Cape Town-headquartered Naspers is one of the biggest technology investors globally and listed its internet unit, Prosus, in Amsterdam five years ago - but kept a single CEO across both entities. Bloisi will have to contend with the legacy of a complicated business structure that stumped van Dijk, including the group’s investment in Chinese tech giant Tencent Holdings Ltd., and a market environment that’s been tough on some of the group’s dozens of internet businesses.

Bloisi leads one of the group’s success stories in iFood, a Brazilian food delivery operator he wrapped into his Movile e-commerce business. Now fully owned by Prosus, the company is the biggest online food delivery company in Brazil and fulfills 96 million orders a month.

“Fabricio has established iFood as one of the most innovative food delivery companies in the world,” Chairman Koos Bekker said. “He has a combination of vision, deep operational experience and strong discipline. It is this skill set which the board believes make him the right person to now lead us.”

One legacy complication for Bloisi is the impact of the group’s blockbuster early-stage investment in Tencent in 2001 for $34 million.
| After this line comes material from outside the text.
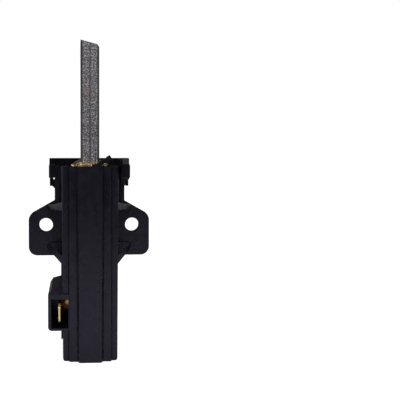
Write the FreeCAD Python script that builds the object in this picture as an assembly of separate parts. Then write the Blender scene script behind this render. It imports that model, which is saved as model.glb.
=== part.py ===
import FreeCAD, Part
import math
import os

# A sprung carbon brush in its moulded holder, in millimetres.
# X runs across the front, Y from the front face to the mounting side, Z up along the carbon.
# Sizes are taken from the front of the centre rib (Y = 0) and from the foot (Z = 0). The finished
# pieces are then moved so that the origin lies midway between the screw holes, on the mounting face.

# Points nearer than this count as one, and cutting shapes reach this far past what they cut
near = 1e-4
cut_margin = 1.0

# Carbon block
carbon_width = 5.0
carbon_depth = 12.5
carbon_length = 38.0
carbon_reach = 34.0
carbon_front = 2.8
bond_thickness = 0.12
face_slope = 14.8
low_edge_bevel = 0.5
low_edge_angle = 58.0
carbon_end_bevel = 0.45
carbon_edge_bevel = 0.5

# Spring and connecting wire
plug_radius = 1.2
plug_length = 4.0
plug_clearance = 0.02
shunt_radius = 0.6
shunt_bow = 0.5
spring_wire_radius = 0.22
spring_outer_radius = 2.35
spring_turns = 11
spring_closed_pitch = 0.5
spring_steps_per_turn = 18
spring_wire_sides = 6
spring_end_gap = 0.05

# Brass guide sleeve
sheet = 0.4
guide_clearance = 0.05
sleeve_foot = 11.0
sleeve_rear_drop = 0.9
seam_x = -0.9
seam_gap = 0.12

# Rolled lip at the sleeve's mouth: its crest stands over the rim and it turns out and down.
# A front tip is a half width and a distance from the sleeve's front, a side tip a half width and a
# share of the lip's length.
lip_rise = 1.35
lip_shoulder_drop = 0.15
lip_tip_drop = 0.8
lip_thickness = 0.38
lip_tilt = 0.04
lip_overlap = 0.1
lip_rear_margin = 1.7
lip_shoulder_share = 0.45
lip_front_tips = [(2.7, -2.0), (4.4, -1.25)]
lip_side_tips = [(5.1, 0.05), (4.75, 0.46), (3.8, 0.78), (3.05, 1.0)]
lip_relief = (0.35, 4.5)
lip_relief_rear = 1.05

# Tube of the holder
holder_height = 52.4
holder_rear_room = 3.5
top_width = 15.2
foot_taper = 0.5
rib_width_top = 6.5
rib_width_foot = 5.9
shelf_width = 11.2
rib_step = 1.06
shelf_step = 0.8
rib_flank = 0.6
shelf_flank = 0.35
tube_corner_radius = 0.35
foot_bevel = 0.25
foot_corner_width = 0.7
foot_corner_height = 0.8
foot_corner_share = 0.3
sleeve_seat_clearance = 0.05
mouth_depth = 3.4
mouth_half_width = 5.9
mouth_front_wall = 1.45
mouth_side_front = 3.0
mouth_rear_margin = 0.8
mouth_front_half_width = 3.6
sump_depth = 1.0

# Neck behind the mouth
neck_shoulder = 2.1
neck_front = 9.0
neck_drop = 10.0
neck_groove_width = 1.0
neck_groove_depth = 0.7
catch_rise = 1.8
catch_drop = 0.9
catch_depth = 2.4
catch_reach = 0.85
part_overlap = 0.5

# Ears, holes and gusset ribs
ear_end_margin = 5.0
ear_thickness = 2.0
ear_drop = 16.2
ear_slope = 29.4
ear_upper_radius = 2.75
ear_lower_radius = 2.5
ear_web_margin = 0.5
ear_web_drop = 2.5
ear_web_reach = 2.1
hole_spacing = 25.0
hole_rise = 8.85
hole_radius = 2.0
hole_bevel = 0.2
gusset_hole_margin = 0.35
gusset_front = 4.0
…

Since then, the Chinese company’s growth has exploded, with the value of the holding distorting the value of the rest of the business. The group has tried a number of maneuvers to grapple with this, including selling down some of its stake in Tencent to buy back its own shares. So far, the move has created about $33 billion in value over the last 18 months, said Bloisi on a shareholder call.

Van Dijk stepped down last year, shortly after unwinding a complicated cross-shareholding structure he’d set up between Prosus and Naspers to try to address some of the distorting effect of the Tencent stake. Van Dijk became Naspers CEO in 2014 and had headed Prosus since its 2019 listing.